Ubaque describes the often-stigmatized hip-hop and street art scene here as a "contemporary revolution" that offers hope to teenagers.
"The power of the lyrics can motivate people to arm themselves behind ideas," he says.
Many of the participants in lyric writing and drawing workshops focus on politics, which Ubaque says is missing in the mainstream music scene in Colombia. Lack of basic public services like clean water, and the risks of being forced into armed groups, are two themes that teens feature in their songs and raps.
During a recent graffiti workshop, local street artist Fabian "Hash" Acosta peppered a small class of teenage boys with questions about the coming Soacha memorial event.

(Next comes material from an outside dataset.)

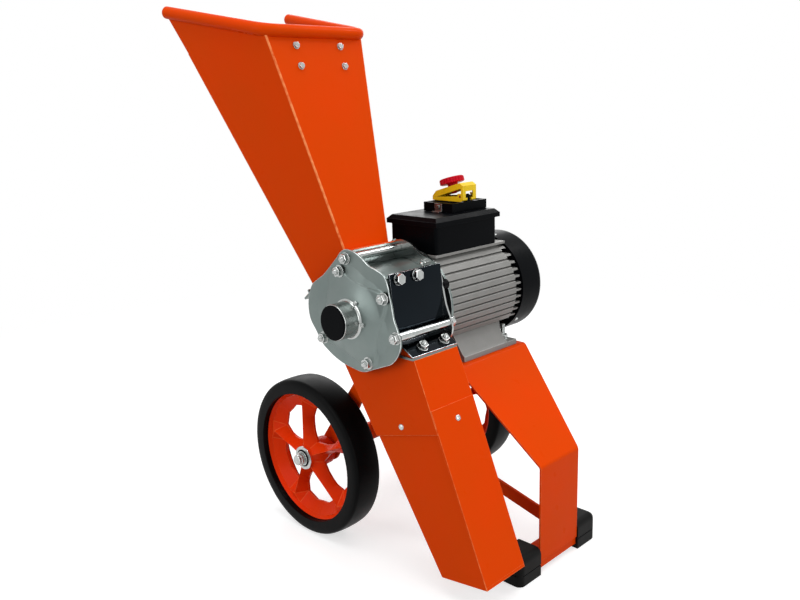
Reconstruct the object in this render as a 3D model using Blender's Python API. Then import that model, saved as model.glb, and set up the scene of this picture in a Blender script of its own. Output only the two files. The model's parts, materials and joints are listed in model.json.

"Do you know about the falsos positivos?" he asked. Few of them did. But later they drafted sketches of a footprint, which would bear the names of the falsos positivos teenage boys.
Two weeks later, their plan was put into action at the memorial: Workshop members passed out cardboard cutouts of footprints with names, and people assembled them in the shape of one large footprint on the plaza.
As the event's emcee, Ubaque was both unassuming and magnetic. He introduced two raps about the desaparecidos, or disappeared people. Andres, the 10-year-old aspiring journalist from the workshop, made his rounds with a tape recorder, asking spectators about everything from their memories of Soacha to what they think has to be done to end the violence.
The event drew about 100 people and appeared to be a success. But Ubaque says that the foundation's lack of funds is limiting its possibilities. He wants to create a website, he says, and construct a recording studio for the teens.
"None of us is receiving any money," he says. "But we believe that it is possible to change Soacha in this way, that these young people have something important to offer Colombia. So we continue working."